BEGIN INFORMATION SHOWN

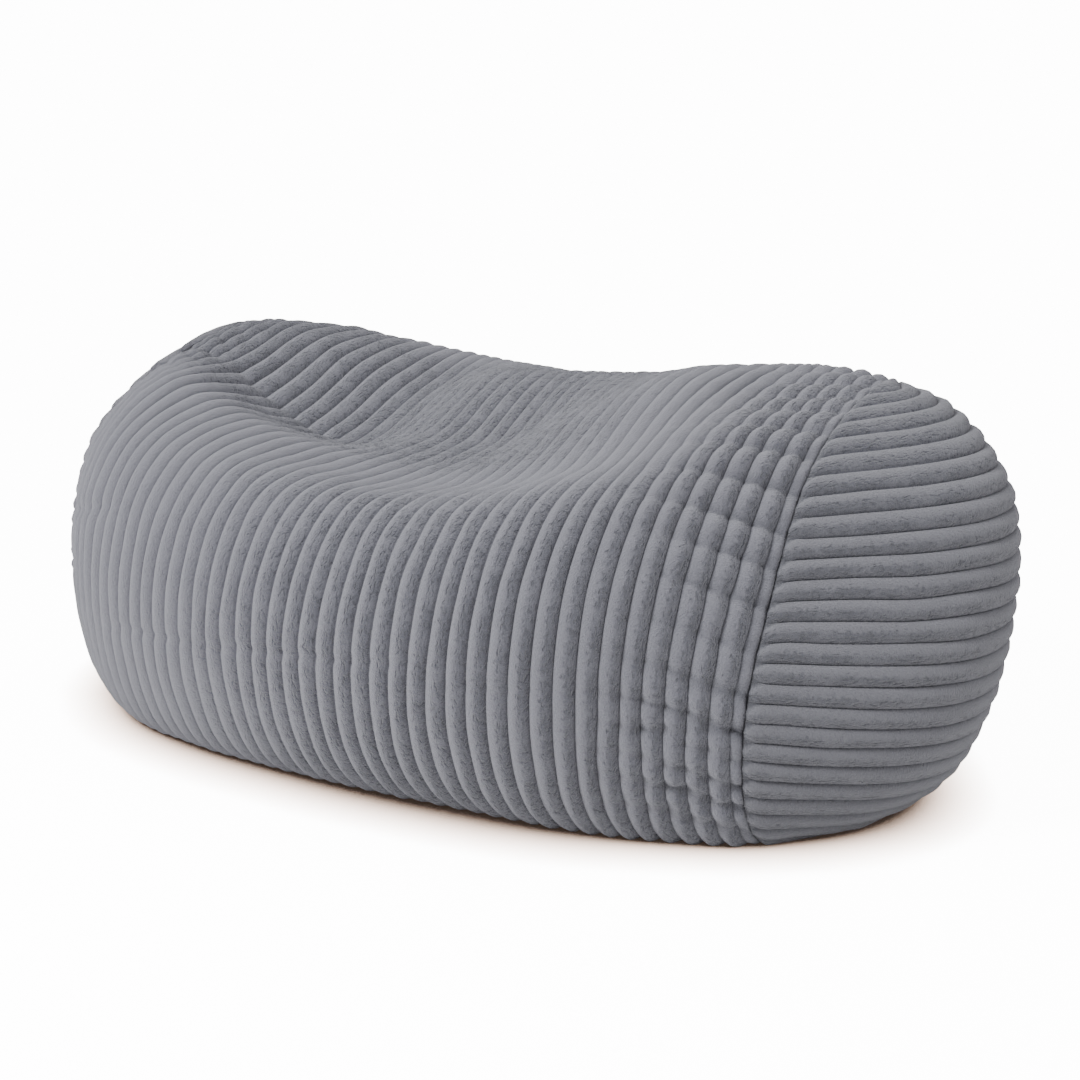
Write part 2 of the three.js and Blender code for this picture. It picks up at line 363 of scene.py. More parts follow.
def creases(x, girth):
    """Depth of the creases: along each line a soft trough, the exponential of minus the square
    of the distance over the half width. Its free ends fade out evenly, and a sewn end doesn't."""
    depth = 0 * x
    for start, end, girth_start, girth_end, deep, half in np.array(CREASES) * MILLIMETRE:
        share = (x - start) / (end - start)
        line = girth_start + (girth_end - girth_start) * share
        if end == RIGHT_SEAM:
            ends = np.clip(share / SEWN_FADE, 0, 1) * (share <= 1)
        elif start == LEFT_SEAM:
            ends = np.clip((1 - share) / SEWN_FADE, 0, 1) * (share >= 0)
        else:
            ends = np.clip(share / FREE_FADE, 0, 1) * np.clip((1 - share) / FREE_FADE, 0, 1)
        depth = depth + deep * ends * np.exp(-(((girth - line) / half) ** 2))
    return depth


print(len(CREASES), "creases")

# %% [markdown]
# ## The body
#
# The body's panel is one grid: stations along the cloth by points round the section. The relief
# pushes each point out along the surface's own normal. At the seam the cloth rolls inwards,
# which is what makes the dark line there, and where it meets the floor it is flat.
#
# The ribs aren't equally high. They are flatter where somebody has sat, and low on the left,
# where the cloth is pulled tight. Each rib's flank away from the light gets painted shade, partly
# the ruffled nap's darker face, and on the slope behind the seat it starts earlier across the rib.

# %% Regions of the body
# Each edge is two places, in metres: where a region begins to fade in, and where it is whole.
# The places are along X for a left or right edge, and girths for a lower or upper edge.
FAR_SLOPE_RIGHT = (0.34, 0.09)
FAR_SLOPE_LOWER = (0.62, 0.72)
FAR_SLOPE_UPPER = (1.15, 1.05)
TIGHT_RIGHT = (0.15, -0.25)
TIGHT_UPPER = (0.32, 0.12)
SADDLE_X = 0.28
SADDLE_GIRTH = 0.66
SADDLE_HALF_LENGTH = 0.2
SADDLE_HALF_GIRTH = 0.12
SAT_FLAT = 0.3
TIGHT_FLAT = 0.4


def inside(value, edge):
    """0 before an edge and 1 past it, with a smooth step in between."""
    begins, whole = edge
    return ease((value - begins) / (whole - begins))


def far_slope(x, girth):
    """1 on the slope behind the seat's hollow, where the painted shade on the ribs' flanks starts
    earlier, else 0.
    """
    between = inside(girth, FAR_SLOPE_LOWER) * inside(girth, FAR_SLOPE_UPPER)
    return between * inside(x, FAR_SLOPE_RIGHT)


def height_left(x, girth):
    """Share of a rib's height that is left: less in a soft round patch where somebody has sat,
    and less low on the left."""
    off_x = (x - SADDLE_X) / SADDLE_HALF_LENGTH
    off_girth = (girth - SADDLE_GIRTH) / SADDLE_HALF_GIRTH
    sat_on = np.exp(-(off_x**2) - off_girth**2)
    tight = inside(x, TIGHT_RIGHT) * inside(girth, TIGHT_UPPER)
    return 1 - SAT_FLAT * sat_on - TIGHT_FLAT * tight


print("sat on, a rib keeps", round(float(height_left(SADDLE_X, SADDLE_GIRTH)), 2), "of its height")

# %% Normals, and the narrow rib beside a seam
STRIP_HEIGHT = 0.5
STRIP_BEAD = 26 * MILLIMETRE
BEAD_DEPTH = 0.4
BEAD_FULLNESS = 0.6


def grid_normals(grid):
    """Unit normals of a grid of points: the cross product of its two directions."""
    normal = np.cross(np.gradient(grid, axis=0), np.gradient(grid, axis=1))
    return normal / np.maximum(np.linalg.norm(normal, axis=2, keepdims=True), 1e-9)


def strip_bar(from_seam, girth):
    """Height of the narrow rib beside a seam, which the stitches draw into a row of beads."""
    arch = np.abs(np.sin(math.pi * girth / STRIP_BEAD)) ** BEAD_FULLNESS
    return STRIP_HEIGHT * (1 - BEAD_DEPTH + BEAD_DEPTH * arch) * rib_bar(from_seam / STRIP)


print("beads every", round(STRIP_BEAD / MILLIMETRE), "mm beside a seam")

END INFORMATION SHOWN

> [INSTRUCTIONS TO FOLLOW] Write the data from above out again, exactly.

> [REPLY]
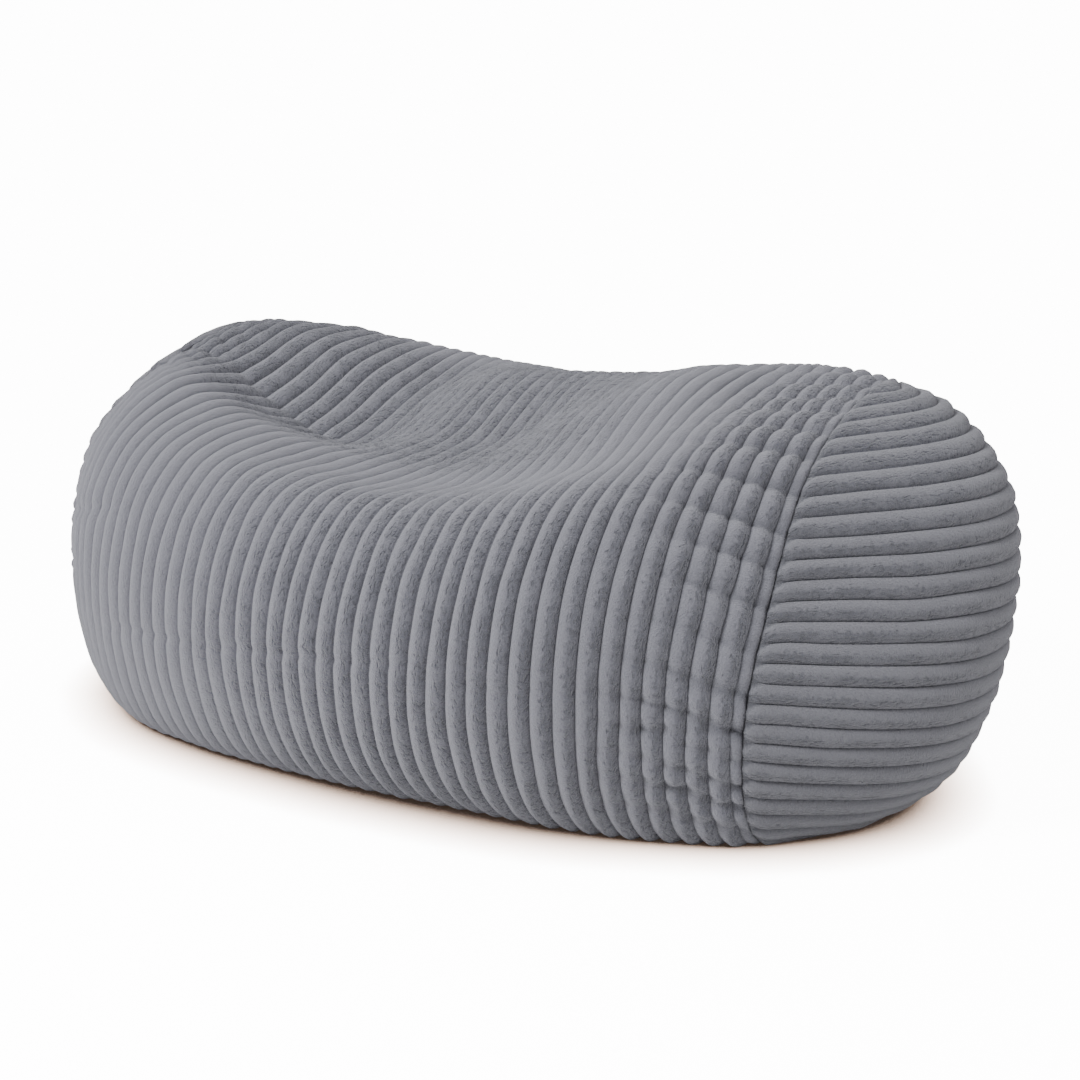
Write part 2 of the three.js and Blender code for this picture. It picks up at line 363 of scene.py. More parts follow.
def creases(x, girth):
    """Depth of the creases: along each line a soft trough, the exponential of minus the square
    of the distance over the half width. Its free ends fade out evenly, and a sewn end doesn't."""
    depth = 0 * x
    for start, end, girth_start, girth_end, deep, half in np.array(CREASES) * MILLIMETRE:
        share = (x - start) / (end - start)
        line = girth_start + (girth_end - girth_start) * share
        if end == RIGHT_SEAM:
            ends = np.clip(share / SEWN_FADE, 0, 1) * (share <= 1)
        elif start == LEFT_SEAM:
            ends = np.clip((1 - share) / SEWN_FADE, 0, 1) * (share >= 0)
        else:
            ends = np.clip(share / FREE_FADE, 0, 1) * np.clip((1 - share) / FREE_FADE, 0, 1)
        depth = depth + deep * ends * np.exp(-(((girth - line) / half) ** 2))
    return depth


print(len(CREASES), "creases")

# %% [markdown]
# ## The body
#
# The body's panel is one grid: stations along the cloth by points round the section. The relief
# pushes each point out along the surface's own normal. At the seam the cloth rolls inwards,
# which is what makes the dark line there, and where it meets the floor it is flat.
#
# The ribs aren't equally high. They are flatter where somebody has sat, and low on the left,
# where the cloth is pulled tight. Each rib's flank away from the light gets painted shade, partly
# the ruffled nap's darker face, and on the slope behind the seat it starts earlier across the rib.

# %% Regions of the body
# Each edge is two places, in metres: where a region begins to fade in, and where it is whole.
# The places are along X for a left or right edge, and girths for a lower or upper edge.
FAR_SLOPE_RIGHT = (0.34, 0.09)
FAR_SLOPE_LOWER = (0.62, 0.72)
FAR_SLOPE_UPPER = (1.15, 1.05)
TIGHT_RIGHT = (0.15, -0.25)
TIGHT_UPPER = (0.32, 0.12)
SADDLE_X = 0.28
SADDLE_GIRTH = 0.66
SADDLE_HALF_LENGTH = 0.2
SADDLE_HALF_GIRTH = 0.12
SAT_FLAT = 0.3
TIGHT_FLAT = 0.4


def inside(value, edge):
    """0 before an edge and 1 past it, with a smooth step in between."""
    begins, whole = edge
    return ease((value - begins) / (whole - begins))


def far_slope(x, girth):
    """1 on the slope behind the seat's hollow, where the painted shade on the ribs' flanks starts
    earlier, else 0.
    """
    between = inside(girth, FAR_SLOPE_LOWER) * inside(girth, FAR_SLOPE_UPPER)
    return between * inside(x, FAR_SLOPE_RIGHT)


def height_left(x, girth):
    """Share of a rib's height that is left: less in a soft round patch where somebody has sat,
    and less low on the left."""
    off_x = (x - SADDLE_X) / SADDLE_HALF_LENGTH
    off_girth = (girth - SADDLE_GIRTH) / SADDLE_HALF_GIRTH
    sat_on = np.exp(-(off_x**2) - off_girth**2)
    tight = inside(x, TIGHT_RIGHT) * inside(girth, TIGHT_UPPER)
    return 1 - SAT_FLAT * sat_on - TIGHT_FLAT * tight


print("sat on, a rib keeps", round(float(height_left(SADDLE_X, SADDLE_GIRTH)), 2), "of its height")

# %% Normals, and the narrow rib beside a seam
STRIP_HEIGHT = 0.5
STRIP_BEAD = 26 * MILLIMETRE
BEAD_DEPTH = 0.4
BEAD_FULLNESS = 0.6


def grid_normals(grid):
    """Unit normals of a grid of points: the cross product of its two directions."""
    normal = np.cross(np.gradient(grid, axis=0), np.gradient(grid, axis=1))
    return normal / np.maximum(np.linalg.norm(normal, axis=2, keepdims=True), 1e-9)


def strip_bar(from_seam, girth):
    """Height of the narrow rib beside a seam, which the stitches draw into a row of beads."""
    arch = np.abs(np.sin(math.pi * girth / STRIP_BEAD)) ** BEAD_FULLNESS
    return STRIP_HEIGHT * (1 - BEAD_DEPTH + BEAD_DEPTH * arch) * rib_bar(from_seam / STRIP)


print("beads every", round(STRIP_BEAD / MILLIMETRE), "mm beside a seam")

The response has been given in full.